Two question about ${\mathbb Q}(\alpha)$ for $\alpha$ := $\sqrt[n]{7}$ + $\sqrt[n+3]{7}$

Question

Let $\alpha$ = $\sqrt[n]{7}$ + $\sqrt[n+3]{7}$ with $n$ not divisible by $3$.

1. Prove that $[{\mathbb Q}(\alpha) : {\mathbb Q}] = n(n + 3)$.

2. Conclude that $\alpha$ is constructible if and only if $n = 1$, and for $n = 1$ show in words or in illustrations how to construct $\alpha$.

I have an assignment due tomorrow so any help would be superb. zero idea to be perfectly honest

Answer 1

First, recall that $x^m-p$ is always irreducible over $\mathbb{Q}$ for $p$ prime (via Eisenstein's criterion).

Consider the field $\mathbb{Q}[\sqrt[n]{7},\sqrt[n+3]{7}]$. It contains $\mathbb{Q}[\sqrt[n]{7}]$ and $\mathbb{Q}[\sqrt[n+3]{7}]$ so its dimension is divisible by $n$ and $n+3$. They are coprime (since $3\nmid n$) so the dimension is at least $n(n+3)$ and clearly it can't be larger so it is exactly $n(n+3)$, thus giving you an upper bound for$[\mathbb{Q}[\sqrt[n]{7}+\sqrt[n+3]{7}]:\mathbb{Q}]$.

For the following I will assume that all the roots considered in your question are the positive real roots (though I'm not sure if this condition is necessary).

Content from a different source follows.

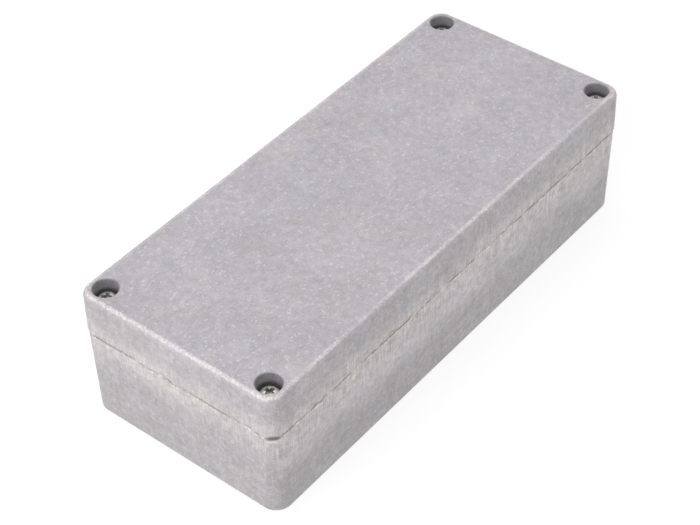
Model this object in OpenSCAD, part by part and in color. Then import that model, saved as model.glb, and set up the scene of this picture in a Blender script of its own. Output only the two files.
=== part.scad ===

Suppose that $f(x)=x^n+7=h(x)g(x)$ is reducible over the field $L=\mathbb{Q}[\sqrt[n]{7}+\sqrt[n+3]{7}]$. Since its roots are $\zeta_n^i \sqrt[n]{7}$, we get that $h(0)=\pm \zeta_n^j 7^{\deg(h)/n}\in L$ for some $j$. Since the field is real, we have that $\zeta_h^i = \pm 1$ so that $7^{\deg(h)/n}\in L$. Writing $\deg(h)=d\cdot a$ with $d=gcd(\deg(h),n)$ and $gcd(a,n)=1$, we can find some $b$ such that $ab\equiv_n 1$. We conclude that $(7^{\deg(h)/n})^b=7^{ab\cdot d / n}=7^k \cdot 7^{1/(n/d)}\in L$ for some integer $k$ and therefore $\sqrt[n/d]{7}\in L$. In other words, we have found a polynomial of degree $d\leq \deg(h)$ over $L$ that has the root $\sqrt[n]{7}$. It follows that the minimal polynomial must have this form, and its degree divides $n$. We now have $$n(n+3)=[\mathbb{Q}[\sqrt[n]{7},\sqrt[n+3]{7}]:\mathbb{Q}]=[L[\sqrt[n]{7}]:\mathbb{Q}]=[L[\sqrt[n]{7}]:L] \cdot [L:\mathbb{Q}]=d\cdot [L:\mathbb{Q}]$$ and we conclude that $n+3 \mid [L:\mathbb{Q}]$. Similarly we have that $n\mid [L:\mathbb{Q}]$ so that $(n+3)n \mid [L:\mathbb{Q}]$ and there must be equality. If you find a better argument for this step, I will be happy to hear about it.

For your second question, I will just hint that constructible numbers always come from iterations of quadratic extensions.